* **Request**: Copy each line of the listing below exactly.

* **Stored data**:
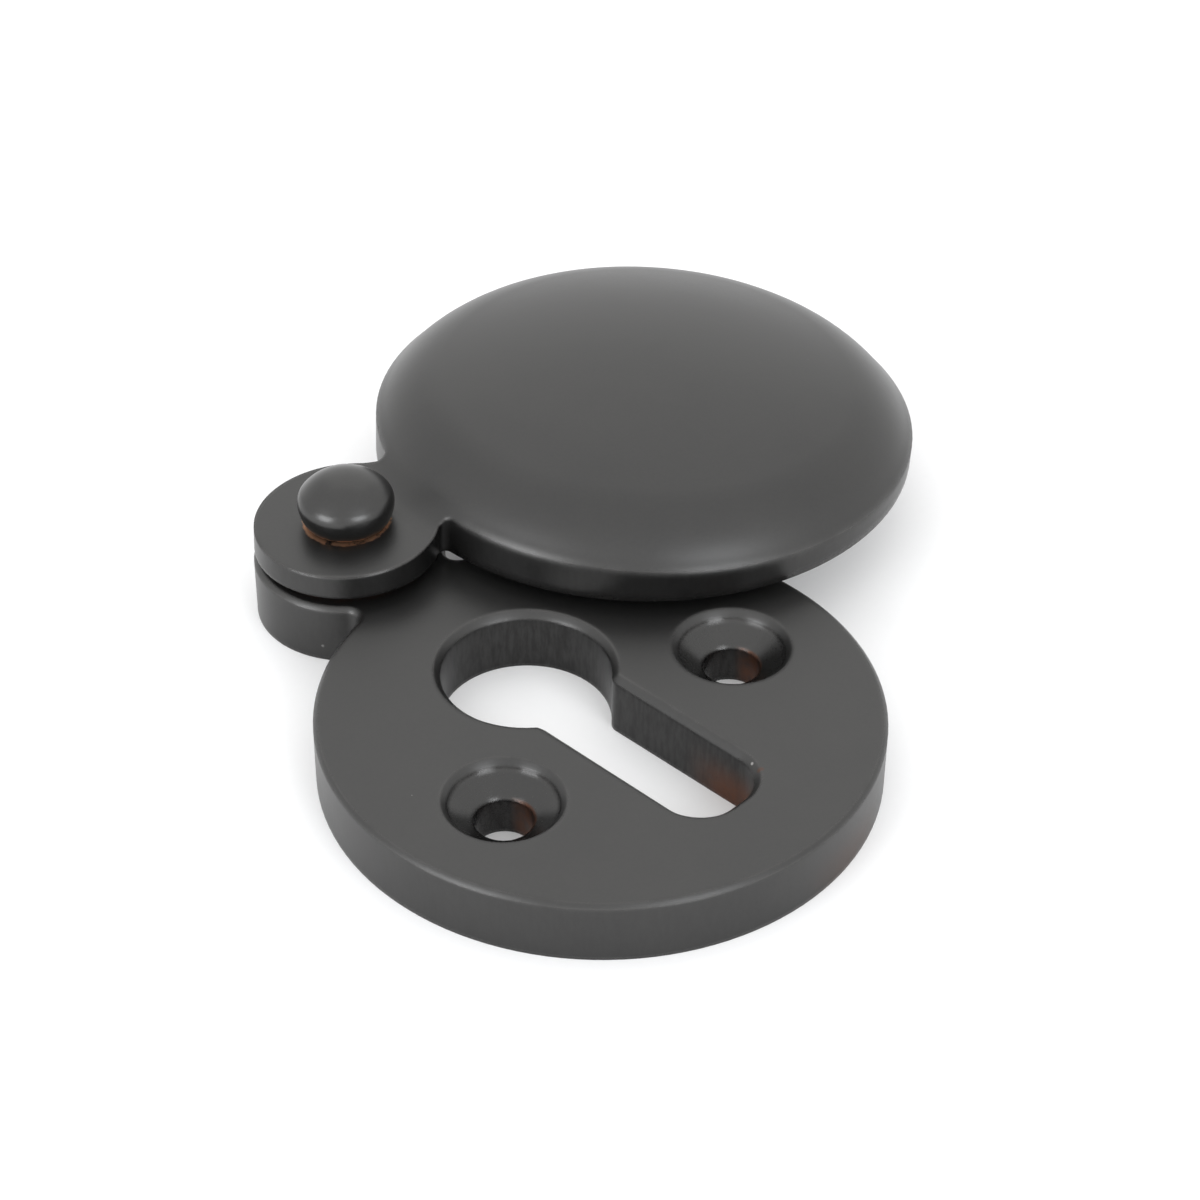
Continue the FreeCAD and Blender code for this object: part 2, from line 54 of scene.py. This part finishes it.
class Finish:
    def __init__(self, name):
        self.material = bpy.data.materials.new(name)
        self.material.use_nodes = True
        self.tree = self.material.node_tree
        self.tree.nodes.clear()
        # everything is measured in millimetres from the frame's origin
        metres = self.node("ShaderNodeTexCoord", output="Object")
        values = {0: metres, "Scale": 1.0 / mm}
        self.place = self.node("ShaderNodeVectorMath", {"operation": "SCALE"}, values)
        self.x = self.node("ShaderNodeSeparateXYZ", values={0: self.place}, output="X")
        self.y = self.node("ShaderNodeSeparateXYZ", values={0: self.place}, output="Y")
        self.z = self.node("ShaderNodeSeparateXYZ", values={0: self.place}, output="Z")
        self.normal = self.node("ShaderNodeNewGeometry", output="Normal")

    def node(self, kind, settings=None, values=None, output=0):
        made = self.tree.nodes.new(kind)
        for name, value in (settings or {}).items():
            setattr(made, name, value)
        for name, value in (values or {}).items():
            if isinstance(value, Wire):
                self.tree.links.new(value.socket, made.inputs[name])
            else:
                made.inputs[name].default_value = value
        return None if output is None else Wire(self, made.outputs[output])

    def sum(self, operation, a, b):
        return self.node("ShaderNodeMath", {"operation": operation}, {0: a, 1: b})

    def step(self, value, start, end):
        # 0 before start, 1 after end, smooth between them
        values = {"Value": value, "From Min": start, "From Max": end}
        return self.node("ShaderNodeMapRange", {"interpolation_type": "SMOOTHSTEP"}, values, "Result")

    def fade(self, value, start, end):
        # 1 before start, 0 after end
        return 1.0 - self.step(value, start, end)

    def atLeast(self, least, mask):
        # the mask raised, so that it runs from that least value to 1
        return least + (1.0 - least) * mask

    def moved(self, shift, stretch=(1.0, 1.0, 1.0)):
        return self.node("ShaderNodeMapping", {}, {"Vector": self.place, "Location": shift, "Scale": stretch})

    def noise(self, size, detail=3.0, grain=0.55, shift=(0.0, 0.0, 0.0), stretch=(1.0, 1.0, 1.0)):
        place = self.moved(shift, stretch)
        values = {"Vector": place, "Scale": 1.0 / size, "Detail": detail, "Roughness": grain}
        return self.node("ShaderNodeTexNoise", {}, values, "Fac")

    def patches(self, start, end, **pattern):
        # noise cut into patches: 0 where it is under start, 1 where it is over end
        return self.step(self.noise(**pattern), start, end)

    def specks(self, size, radius, shift, core=0.5):
        # scattered dots of that radius, about one to each cell of that size
        values = {"Vector": self.moved(shift), "Scale": 1.0 / size}
        far = self.node("ShaderNodeTexVoronoi", {}, values, "Distance")
        return self.fade(far, core * radius / size, radius / size)

    def mark(self, place, radius, core=0.4):
        # one round mark, 1 in its core and 0 outside its radius
        values = {0: self.place, 1: place}
        far = self.node("ShaderNodeVectorMath", {"operation": "DISTANCE"}, values, "Value")
        return self.fade(far, core * radius, radius)

    def fromAxis(self, x, y):
        # distance in plan from an upright axis
        return ((self.x - x) * (self.x - x) + (self.y - y) * (self.y - y)) ** 0.5

    def upright(self, wall=0.2, slope=0.5):
        # 1 on upright walls, 0 where the surface slopes or lies flat, either way up
        facing = self.node("ShaderNodeSeparateXYZ", values={0: self.normal}, output="Z")
        level = self.node("ShaderNodeMath", {"operation": "ABSOLUTE"}, {0: facing})
        return self.fade(level, wall, slope)

    def softened(self, radius, samples=6):
        # normal with every edge rounded off by that radius
        return self.node("ShaderNodeBevel", {"samples": samples}, {"Radius": radius * mm}, "Normal")

    def rubbedAndHighlight(self, softNormal, edge=0.90, flat=0.995):
        # 1 along the edges, where the softened normal leaves the surface's own
        values = {0: self.normal, 1: softNormal}
        alike = self.node("ShaderNodeVectorMath", {"operation": "DOT_PRODUCT"}, values, "Value")
        return self.fade(alike, edge, flat)

    def blend(self, mask, a, b):
        # from colour a to colour b
        return self.node("ShaderNodeMix", {"data_type": "RGBA"}, {0: mask, 6: a, 7: b}, 2)

    def turn(self, mask, a, b):
        # from normal a to normal b
        return self.node("ShaderNodeMix", {"data_type": "VECTOR"}, {0: mask, 4: a, 5: b}, 1)

    def bump(self, height, depth, normal):
        values = {"Strength": 1.0, "Distance": depth * mm, "Height": height, "Normal": normal}
        return self.node("ShaderNodeBump", {}, values, "Normal")

    def surface(self, values):
        made = self.node("ShaderNodeBsdfPrincipled", {}, values, "BSDF")
        self.node("ShaderNodeOutputMaterial", {}, {"Surface": made}, None)
        return self.material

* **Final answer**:
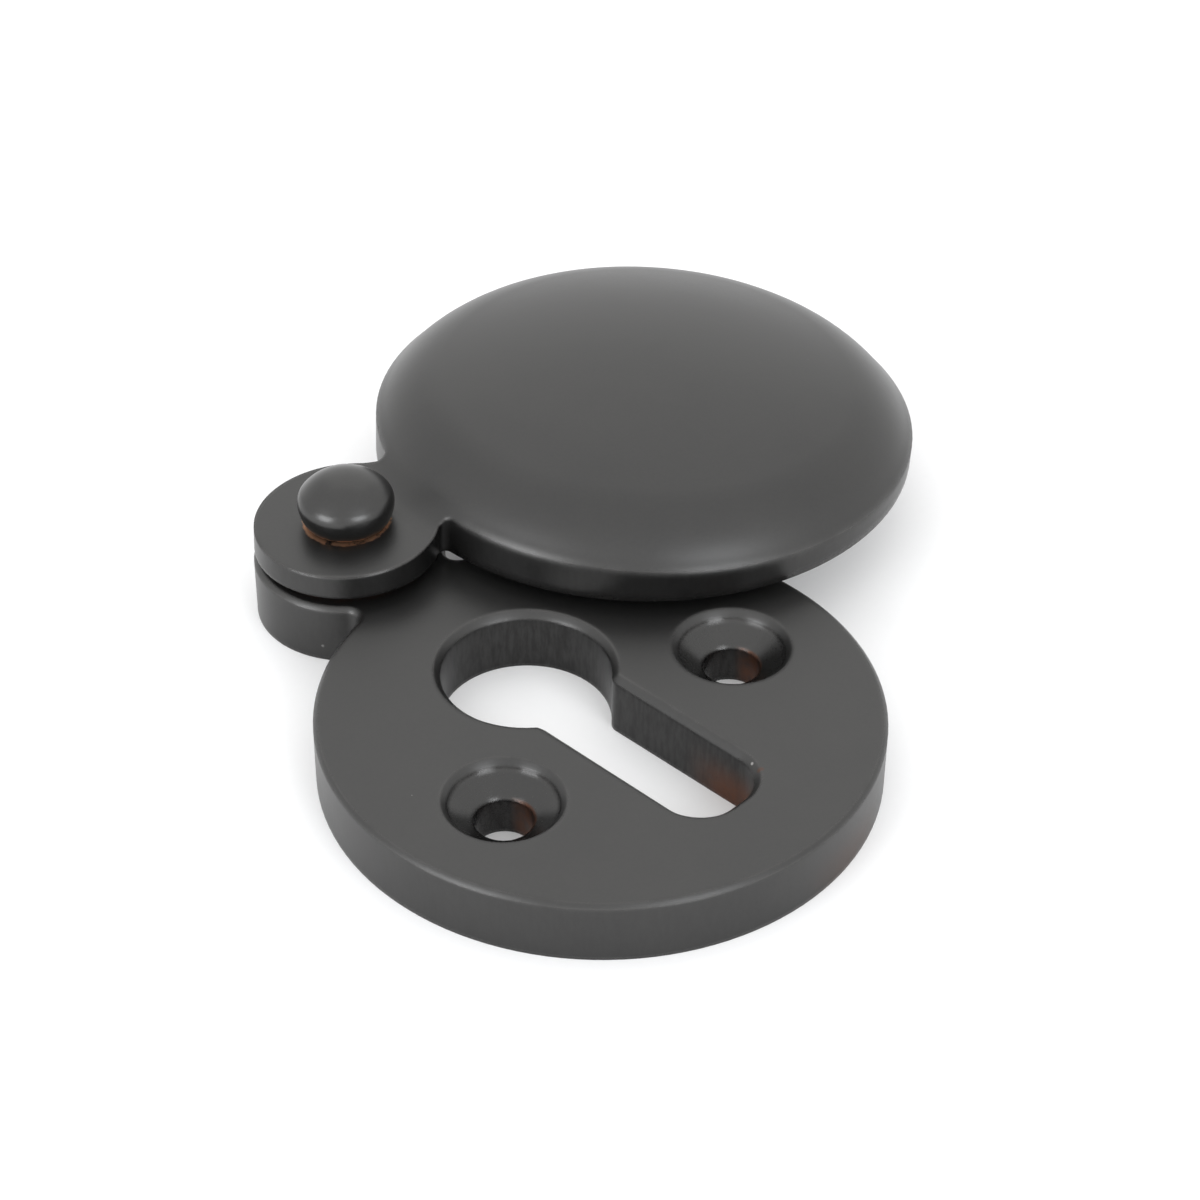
Continue the FreeCAD and Blender code for this object: part 2, from line 54 of scene.py. This part finishes it.
class Finish:
    def __init__(self, name):
        self.material = bpy.data.materials.new(name)
        self.material.use_nodes = True
        self.tree = self.material.node_tree
        self.tree.nodes.clear()
        # everything is measured in millimetres from the frame's origin
        metres = self.node("ShaderNodeTexCoord", output="Object")
        values = {0: metres, "Scale": 1.0 / mm}
        self.place = self.node("ShaderNodeVectorMath", {"operation": "SCALE"}, values)
        self.x = self.node("ShaderNodeSeparateXYZ", values={0: self.place}, output="X")
        self.y = self.node("ShaderNodeSeparateXYZ", values={0: self.place}, output="Y")
        self.z = self.node("ShaderNodeSeparateXYZ", values={0: self.place}, output="Z")
        self.normal = self.node("ShaderNodeNewGeometry", output="Normal")

    def node(self, kind, settings=None, values=None, output=0):
        made = self.tree.nodes.new(kind)
        for name, value in (settings or {}).items():
            setattr(made, name, value)
        for name, value in (values or {}).items():
            if isinstance(value, Wire):
                self.tree.links.new(value.socket, made.inputs[name])
            else:
                made.inputs[name].default_value = value
        return None if output is None else Wire(self, made.outputs[output])

    def sum(self, operation, a, b):
        return self.node("ShaderNodeMath", {"operation": operation}, {0: a, 1: b})

    def step(self, value, start, end):
        # 0 before start, 1 after end, smooth between them
        values = {"Value": value, "From Min": start, "From Max": end}
        return self.node("ShaderNodeMapRange", {"interpolation_type": "SMOOTHSTEP"}, values, "Result")

    def fade(self, value, start, end):
        # 1 before start, 0 after end
        return 1.0 - self.step(value, start, end)

    def atLeast(self, least, mask):
        # the mask raised, so that it runs from that least value to 1
        return least + (1.0 - least) * mask

    def moved(self, shift, stretch=(1.0, 1.0, 1.0)):
        return self.node("ShaderNodeMapping", {}, {"Vector": self.place, "Location": shift, "Scale": stretch})

    def noise(self, size, detail=3.0, grain=0.55, shift=(0.0, 0.0, 0.0), stretch=(1.0, 1.0, 1.0)):
        place = self.moved(shift, stretch)
        values = {"Vector": place, "Scale": 1.0 / size, "Detail": detail, "Roughness": grain}
        return self.node("ShaderNodeTexNoise", {}, values, "Fac")

    def patches(self, start, end, **pattern):
        # noise cut into patches: 0 where it is under start, 1 where it is over end
        return self.step(self.noise(**pattern), start, end)

    def specks(self, size, radius, shift, core=0.5):
        # scattered dots of that radius, about one to each cell of that size
        values = {"Vector": self.moved(shift), "Scale": 1.0 / size}
        far = self.node("ShaderNodeTexVoronoi", {}, values, "Distance")
        return self.fade(far, core * radius / size, radius / size)

    def mark(self, place, radius, core=0.4):
        # one round mark, 1 in its core and 0 outside its radius
        values = {0: self.place, 1: place}
        far = self.node("ShaderNodeVectorMath", {"operation": "DISTANCE"}, values, "Value")
        return self.fade(far, core * radius, radius)

    def fromAxis(self, x, y):
        # distance in plan from an upright axis
        return ((self.x - x) * (self.x - x) + (self.y - y) * (self.y - y)) ** 0.5

    def upright(self, wall=0.2, slope=0.5):
        # 1 on upright walls, 0 where the surface slopes or lies flat, either way up
        facing = self.node("ShaderNodeSeparateXYZ", values={0: self.normal}, output="Z")
        level = self.node("ShaderNodeMath", {"operation": "ABSOLUTE"}, {0: facing})
        return self.fade(level, wall, slope)

    def softened(self, radius, samples=6):
        # normal with every edge rounded off by that radius
        return self.node("ShaderNodeBevel", {"samples": samples}, {"Radius": radius * mm}, "Normal")

    def rubbedAndHighlight(self, softNormal, edge=0.90, flat=0.995):
        # 1 along the edges, where the softened normal leaves the surface's own
        values = {0: self.normal, 1: softNormal}
        alike = self.node("ShaderNodeVectorMath", {"operation": "DOT_PRODUCT"}, values, "Value")
        return self.fade(alike, edge, flat)

    def blend(self, mask, a, b):
        # from colour a to colour b
        return self.node("ShaderNodeMix", {"data_type": "RGBA"}, {0: mask, 6: a, 7: b}, 2)

    def turn(self, mask, a, b):
        # from normal a to normal b
        return self.node("ShaderNodeMix", {"data_type": "VECTOR"}, {0: mask, 4: a, 5: b}, 1)

    def bump(self, height, depth, normal):
        values = {"Strength": 1.0, "Distance": depth * mm, "Height": height, "Normal": normal}
        return self.node("ShaderNodeBump", {}, values, "Normal")

    def surface(self, values):
        made = self.node("ShaderNodeBsdfPrincipled", {}, values, "BSDF")
        self.node("ShaderNodeOutputMaterial", {}, {"Surface": made}, None)
        return self.material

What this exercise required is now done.